The lack of a unified European framework is unlikely to disappear soon. Gambling remains politically sensitive, and governments are reluctant to surrender control over taxation, consumer protection and public health policy.
Still, the growth of cross-border payments, mobile betting and international digital advertising means national systems are under increasing pressure to explain how they will regulate markets that do not stop at the border.
What Happens Next
The transfer of gambling responsibility to Hungary’s finance minister is not a market reform in itself.
The existing framework remains in place, and there is no confirmed timetable for changes to online casino licensing, sports-betting rules or gambling taxation. Any suggestion that the decree alone has opened the market would be premature.
But the change does create a new policy setting.

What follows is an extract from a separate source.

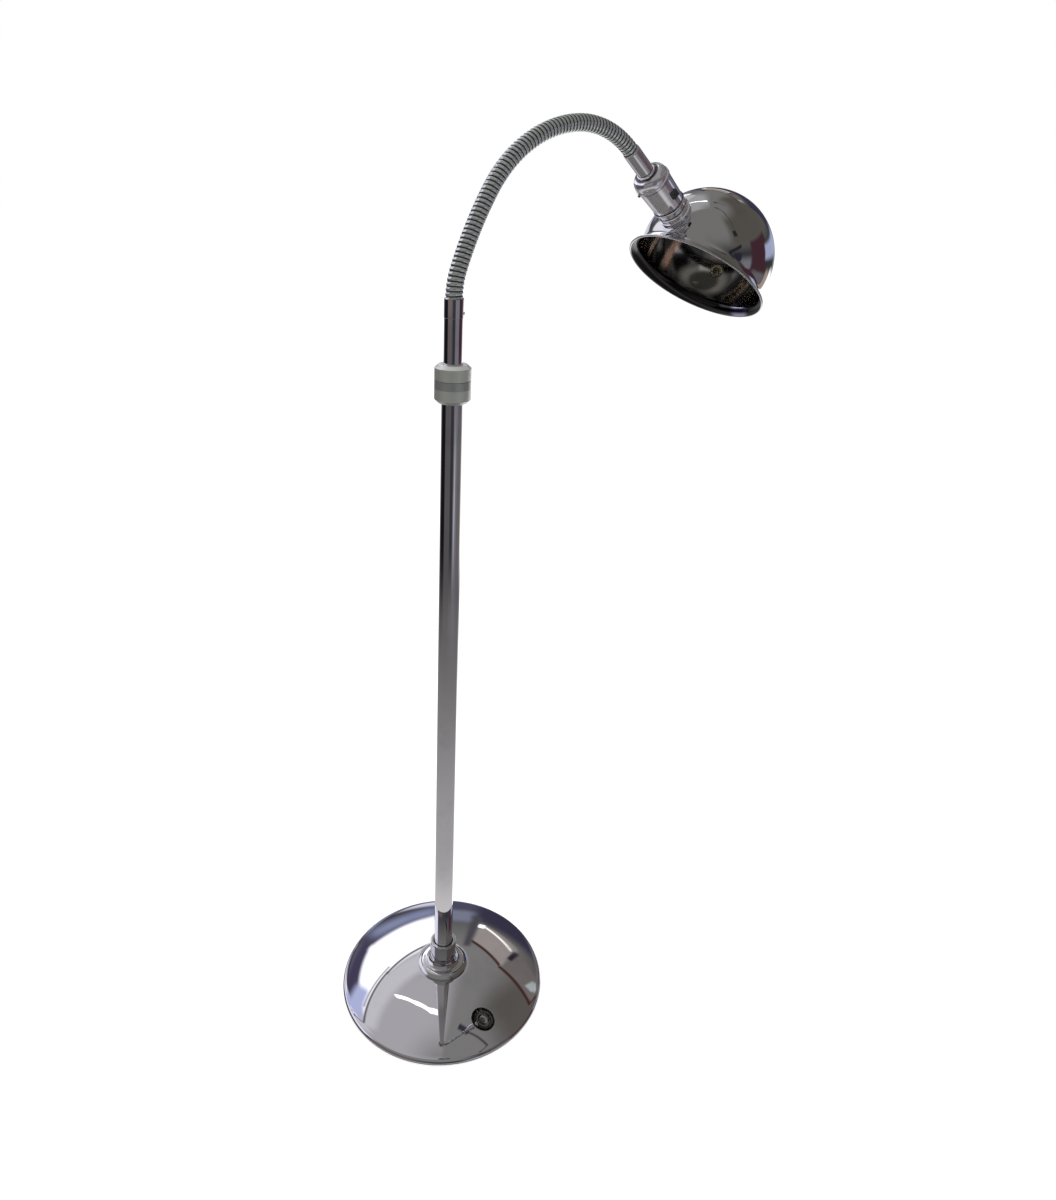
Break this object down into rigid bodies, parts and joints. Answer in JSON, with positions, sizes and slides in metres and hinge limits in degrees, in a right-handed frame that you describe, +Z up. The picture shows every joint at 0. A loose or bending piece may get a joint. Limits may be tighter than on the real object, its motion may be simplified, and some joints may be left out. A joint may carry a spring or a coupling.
{
  "type": "flexible neck floor lamp",
  "caption": "Chromed floor lamp on a weighted round base, with a telescopic mast, knurled height clamp, coiled flexible neck and domed shade.",
  "frame": {"origin": "centre of the floor pad under the mast, on the floor", "axes": "+Z up along the mast; +X towards the side the neck leans over to; the switch end that is out points to -Y"},
  "size_m": [0.5744, 0.25, 1.0321],
  "materials": {
    "chromed_sheet": "bright chrome plate over a pressed steel dome with faint turning rings",
    "chromed_tube": "bright chrome plated steel tube",
    "chromed_fittings": "bright chrome plated turned fittings",
    "chromed_neck": "chrome plated coiled steel, dull in the grooves",
    "chromed_holder": "bright nickel and chrome plated pressed brass",
    "chromed_shade": "spun shade, bright chrome plate inside and outside",
    "satin_nickel": "satin plated, knurled, with a smooth darker band",
    "zinc_steel": "dull zinc plated steel",
    "cast_ballast": "raw cast iron, painted black",
    "black_rubber": "matt black rubber",
    "black_plastic": "black moulded plastic",
    "lamp_porcelain": "glazed off-white insulating sleeve",
    "nickel_brass": "nickel plated brass, worn to yellow on the edges"
  },
  "bodies": {
    "base": {"floor_pad": "black_rubber", "base_weight": "cast_ballast", "base_shell": "chromed_sheet", "tie_washer": "zinc_steel", "tie_nut": "zinc_steel", "tie_stud": "zinc_steel", "tube_plug": "zinc_steel", "foot_flange": "chromed_fittings", "lower_tube": "chromed_tube", "cable_grommet": "black_rubber", "collar_body": "satin_nickel", "collet": "black_plastic"},
    "clamp": {"clamp_nut": "satin_nickel"},
    "mast_guide": {"guide_bush": "black_plastic"},
    "mast": {"upper_tube": "chromed_tube", "mast_ferrule": "chromed_fittings", "neck_screw": "zinc_steel"},
    "neck_01": {"neck_link_01": "chromed_neck"},
    "neck_02": {"neck_link_02": "chromed_neck"},
    "neck_03": {"neck_link_03": "chromed_neck"},
    "neck_04": {"neck_link_04": "chromed_neck"},
    "neck_05": {"neck_link_05": "chromed_neck"},
    "neck_06": {"neck_link_06": "chromed_neck"},
    "neck_07": {"neck_link_07": "chromed_neck"},
    "neck_08": {"neck_link_08": "chromed_neck"},
    "neck_09": {"neck_link_09": "chromed_neck"},
    "neck_10": {"neck_link_10": "chromed_neck"},
    "neck_11": {"neck_link_11": "chromed_neck"},
    "head": {"neck_link_12": "chromed_neck", "head_ferrule": "chromed_fittings", "nipple": "zinc_steel", "lampholder_cap": "chromed_holder", "lampholder_shell": "chromed_holder", "switch_body": "black_plastic", "socket_liner": "lamp_porcelain", "screw_shell": "nickel_brass", "centre_contact": "nickel_brass", "shade_ring": "chromed_holder", "inner_nut": "nickel_brass", "shade": "chromed_shade"},
    "switch": {"switch_bar": "black_plastic"}
  },
  "joints": [
    {"name": "height_slide", "type": "slide", "parent": "base", "child": "mast_guide", "axis": [0, 0, 1], "range_m": [-0.044, 0.46]},
    {"name": "mast_swivel", "type": "hinge", "parent": "mast_guide", "child": "mast", "pos_m": [0, 0, 0.215], "axis": [0, 0, 1], "range_deg": [-170, 170]},
    {"name": "clamp_turn", "type": "hinge", "parent": "base", "child": "clamp", "pos_m": [0, 0, 0.78], "axis": [0, 0, 1], "range_deg": [0, 120]},
    {"name": "neck_bend_01", "type": "hinge", "parent": "mast", "child": "neck_01", "pos_m": [0, 0, 0.857], "axis": [0, 1, 0], "range_deg": [-12, 8]},
    {"name": "neck_sway_02", "type": "hinge", "parent": "neck_01", "child": "neck_02", "pos_m": [0.00468, 0, 0.88355], "axis": [0.9397, 0, -0.342], "range_deg": [-8, 8]},
    {"name": "neck_bend_03", "type": "hinge", "parent": "neck_02", "child": "neck_03", "pos_m": [0.01483, 0, 0.90868], "axis": [0, 1, 0], "range_deg": [-12, 8]},
    {"name": "neck_sway_04", "type": "hinge", "parent": "neck_03", "child": "neck_04", "pos_m": [0.02671, 0, 0.93303], "axis": [0.8829, 0, -0.4695], "range_deg": [-8, 8]},
    {"name": "neck_bend_05", "type": "hinge", "parent": "neck_04", "child": "neck_05", "pos_m": [0.04026, 0, 0.95649], "axis": [0, 1, 0], "range_deg": [-12, 8]},
    {"name": "neck_sway_06", "type": "hinge", "parent": "neck_05", "child": "neck_06", "pos_m": [0.05671, 0, 0.97797], "axis": [0.7325, 0, -0.6807], "range_deg": [-8, 8]},
    {"name": "neck_bend_07", "type": "hinge", "parent": "neck_06", "child": "neck_07", "pos_m": [0.07693, 0, 0.99596], "axis": [0, 1, 0], "range_deg": [-12, 8]},
    {"name": "neck_sway_08", "type": "hinge", "parent": "neck_07", "child": "neck_08", "pos_m": [0.10018, 0, 1.00979], "axis": [0.4274, 0, -0.9041], "range_deg": [-8, 8]},
    {"name": "neck_bend_09", "type": "hinge", "parent": "neck_08", "child": "neck_09", "pos_m": [0.12564, 0, 1.01898], "axis": [0, 1, 0], "range_deg": [-12, 8]},
    {"name": "neck_sway_10", "type": "hinge", "parent": "neck_09", "child": "neck_10", "pos_m": [0.15237, 0, 1.02319], "axis": [0.061, 0, -0.9981], "range_deg": [-8, 8]},
    {"name": "neck_bend_11", "type": "hinge", "parent": "neck_10", "child": "neck_11", "pos_m": [0.17935, 0, 1.02154], "axis": [0, 1, 0], "range_deg": [-12, 8]},
    {"name": "neck_sway_12", "type": "hinge", "parent": "neck_11", "child": "head", "pos_m": [0.20513, 0, 1.01341], "axis": [-0.4147, 0, -0.91], "range_deg": [-8, 8]},
    {"name": "switch_push", "type": "slide", "parent": "head", "child": "switch", "axis": [0, 1, 0], "range_m": [0, 0.0027]}
  ],
  "couplings": [
    {"joint": "neck_bend_03", "follows": "neck_bend_01", "ratio": 1},
    {"joint": "neck_bend_05", "follows": "neck_bend_01", "ratio": 1},
    {"joint": "neck_bend_09", "follows": "neck_bend_07", "ratio": 1},
    {"joint": "neck_bend_11", "follows": "neck_bend_07", "ratio": 1},
    {"joint": "neck_sway_04", "follows": "neck_sway_02", "ratio": 1},
    {"joint": "neck_sway_06", "follows": "neck_sway_02", "ratio": 1},
    {"joint": "neck_sway_08", "follows": "neck_sway_02", "ratio": 1},
    {"joint": "neck_sway_10", "follows": "neck_sway_02", "ratio": 1},
    {"joint": "neck_sway_12", "follows": "neck_sway_02", "ratio": 1}
  ]
}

The future direction of Hungary’s gambling market may depend on whether the government treats gambling primarily as a source of public revenue, a consumer-protection issue, an enforcement problem or a combination of all three.
A finance-led model could result in tougher action against unlicensed operators. It could also lead to closer examination of whether Hungary’s regulated market is structured in a way that encourages consumers and reputable businesses to remain inside it.
For players, operators and policymakers, the key question is not whether Hungary will become a more liberal gambling market overnight.
It is whether the country can build a system that is more transparent, more enforceable and more credible than the one it has today.